Wood doubled the score in the second half, capping of a counter attack led by Brown on the left attacking side. Brown played a neat pass the Wood who dribbled one defender before pushing his left footed shot past Nairube. Brown orchestrated the third goal as well, playing the cross that Emmanuel Brown slotted home to complete the victory.

“This is what we came here for,” said Captain Ramon Sealy, in his post-match interview. “We wish we could have done it in the other games, but we are glad that we got the victory today.”
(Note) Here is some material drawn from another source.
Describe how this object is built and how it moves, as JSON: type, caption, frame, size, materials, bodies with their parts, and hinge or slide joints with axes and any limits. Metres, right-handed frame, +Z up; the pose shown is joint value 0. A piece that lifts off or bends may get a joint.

Strengthened by the return of central defender Yefry Calderon, who arrived in the country 24 hours before the final match, and the return of Karl Solomon, who missed the second match with an injury, Bodden Town looked formidable in defense.
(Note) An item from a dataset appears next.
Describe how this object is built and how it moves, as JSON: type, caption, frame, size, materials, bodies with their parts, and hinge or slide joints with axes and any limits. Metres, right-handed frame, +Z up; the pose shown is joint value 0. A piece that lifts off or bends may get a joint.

“We played our ball that what we can do. The other two games you saw a bad side of Bodden Town, where we didn’t knock the ball around,” Sealy said. “Today we knocked it around, used our flanks to our abilities and finished our chances, so that was a good result for us.”

Sealy was also crucial for Bodden Town, producing countless reflex saves to keep a clean sheet.

Bodden Town ended the tournament with a 1-1-1 record and finished fifth. They opened the tournament with a goalless draw against Singapore U-23, before being blanked by Auckland City 9-0. Sealy praised the level of competition offered at the President’s Cup and believes Bodden Town stands to benefit from the experience.

“This tournament showed us our flaws and our weaknesses, we are going to go and work on them. We will improve on our strengths as well, the tournament also showed us other styles which we can incorporate into our own.  This was a great tournament for us to come to,” he added.